Régulation de la signalisation de cassures d'ADN double brin dans le cancer cervical

 

Amélie Fradet-Turcotte

Centre de recherche du Centre hospitalier universitaire de Québec

 

Domaine : cancer

Programme chercheurs-boursiers - Junior 1

Concours 2015-2016

Human papillomaviruses (HPV) are small viruses that infect the cells of the epithelium that composes the skin and mucus membranes. While our immune system efficiently eliminates most HPV infections, the persistent ones lead to the appearance of cervical lesions, the precursors of cervical cancer in many patients. Infections that are caused by the ''high risk'' type of HPV are required but not sufficient for the development of cervical cancer. Indeed, the infected cells need to undergo additional changes to transition into cancer cells. These alterations are acquired when cells accumulate DNA damage or mutations. In healthy cells, the integrity of the genetic information stored in the DNA is safeguarded by a group of proteins that work together to rapidly detect and repair DNA damage.
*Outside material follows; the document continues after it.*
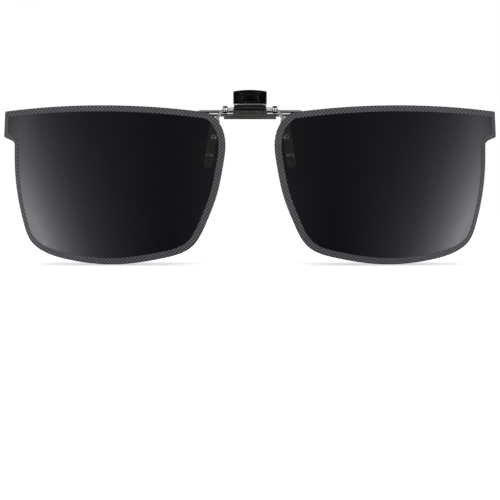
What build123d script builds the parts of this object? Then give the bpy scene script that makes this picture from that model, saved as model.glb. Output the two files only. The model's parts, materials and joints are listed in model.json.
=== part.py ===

When the lesions are not faithfully repaired, the genetic information is modified and the cell becomes cancerous.

The main goal of our research is to understand how the virus disrupts detection and repair of the DNA lesions and how this process contributes to the development of cervical cancer. Specifically, we want to identify the mechanisms by which the virus hijacks the proteins that are required to detect and repair the DNA damage that leads to cancer development. Furthermore, we will investigate changes in the intracellular environment caused by viral infection challenges the capacity of the cell to choose the right DNA repair pathway and how these changes affect the reaction of the cells to anti-cancer treatments. To achieve these objectives, we will use techniques such as microscopy to track the proteins that detect DNA damage and experimental systems that will allow us to follow the different DNA repair pathways in cervical cancer cells.